Required task:
Beginning with the first line below, please repeat the material exactly, ending with the line that includes "the pull-handle side.".

-- Begin Data lines --

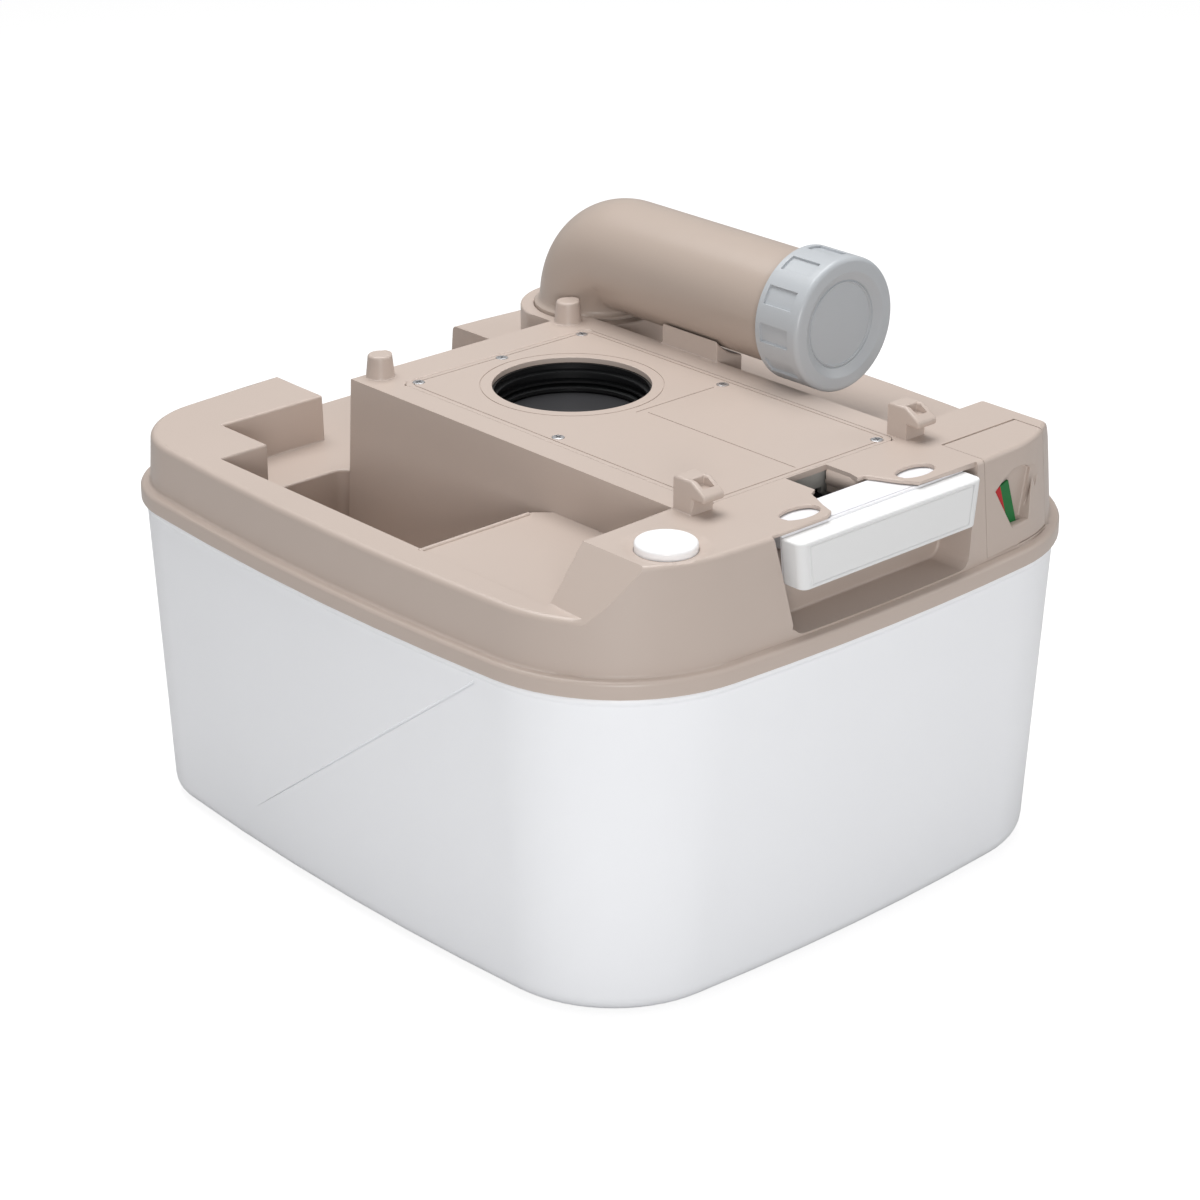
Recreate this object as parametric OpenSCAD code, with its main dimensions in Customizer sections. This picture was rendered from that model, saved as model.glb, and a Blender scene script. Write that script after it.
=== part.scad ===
// Waste-holding tank half of a portable toilet. Millimetres, +Z up.
// Origin: centre of the bottom of the bounding box; -Y is the pull-handle side.

/* [Outline] */
// overall width over the cover flange
body_w = 365; // [300:1:450]
// overall depth over the cover flange
body_d = 402.5; // [330:0.5:500]
// corner radius of the flange on the handle side
front_corner_r = 84.5; // [40:0.5:110]
// corner radius of the flange at the back
back_corner_r = 56.4; // [30:0.2:90]
// bow radius of the front and back edges
end_bow_r = 1396; // [700:1:4000]
// bow radius of the two long sides
side_bow_r = 1629; // [700:1:4000]
// shrink of the tub's half width from rim to base
base_in_x = 11.15; // [4:0.05:20]
// shrink of the tub's front from rim to base
base_in_front = 13.65; // [4:0.05:20]
// shrink of the tub's back from rim to base
base_in_back = 10.55; // [4:0.05:20]
// shrink of the tub's front corner radius from rim to base
base_in_front_r = 16.2; // [4:0.1:30]
// shrink of the tub's back corner radius from rim to base
base_in_back_r = 13.4; // [4:0.1:30]

/* [Levels] */
// height of the tub's rim and of the flange's underside
rim_z = 168.5; // [120:0.5:260]
// height of the cover flange
flange_h = 8.4; // [5:0.1:16]
// height of the deck that the upper half rests on
top_z = 228.5; // [190:0.5:320]
// drop from the top deck to the rails
rail_drop = 25.2; // [10:0.1:40]
// drop from the top deck to the low back deck
low_drop = 50.5; // [35:0.5:55]
// drop from the top deck to the floor of the well
well_drop = 98.5; // [60:0.5:130]
// drop of the hump deck below the rails
hump_drop = 0.8; // [0:0.1:4]

/* [Walls] */
// wall of the tub
tub_wall = 3.2; // [2:0.1:6]
// width of the styling groove on the tub's side at the rim
swoosh_w = 2; // [1:0.1:5]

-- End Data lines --

Complete output:
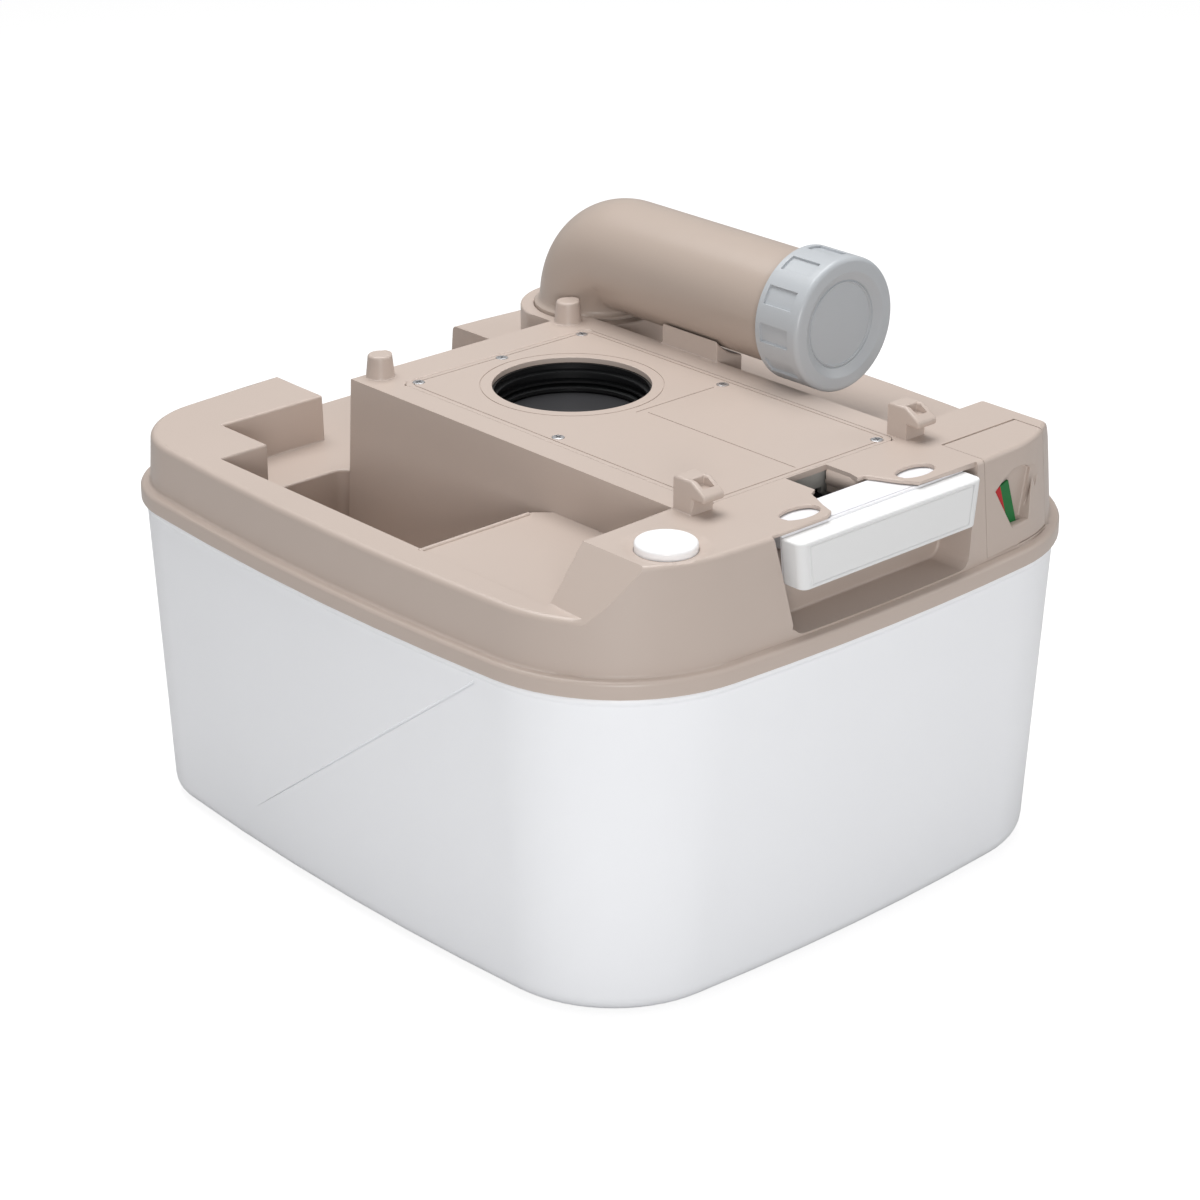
Recreate this object as parametric OpenSCAD code, with its main dimensions in Customizer sections. This picture was rendered from that model, saved as model.glb, and a Blender scene script. Write that script after it.
=== part.scad ===
// Waste-holding tank half of a portable toilet. Millimetres, +Z up.
// Origin: centre of the bottom of the bounding box; -Y is the pull-handle side.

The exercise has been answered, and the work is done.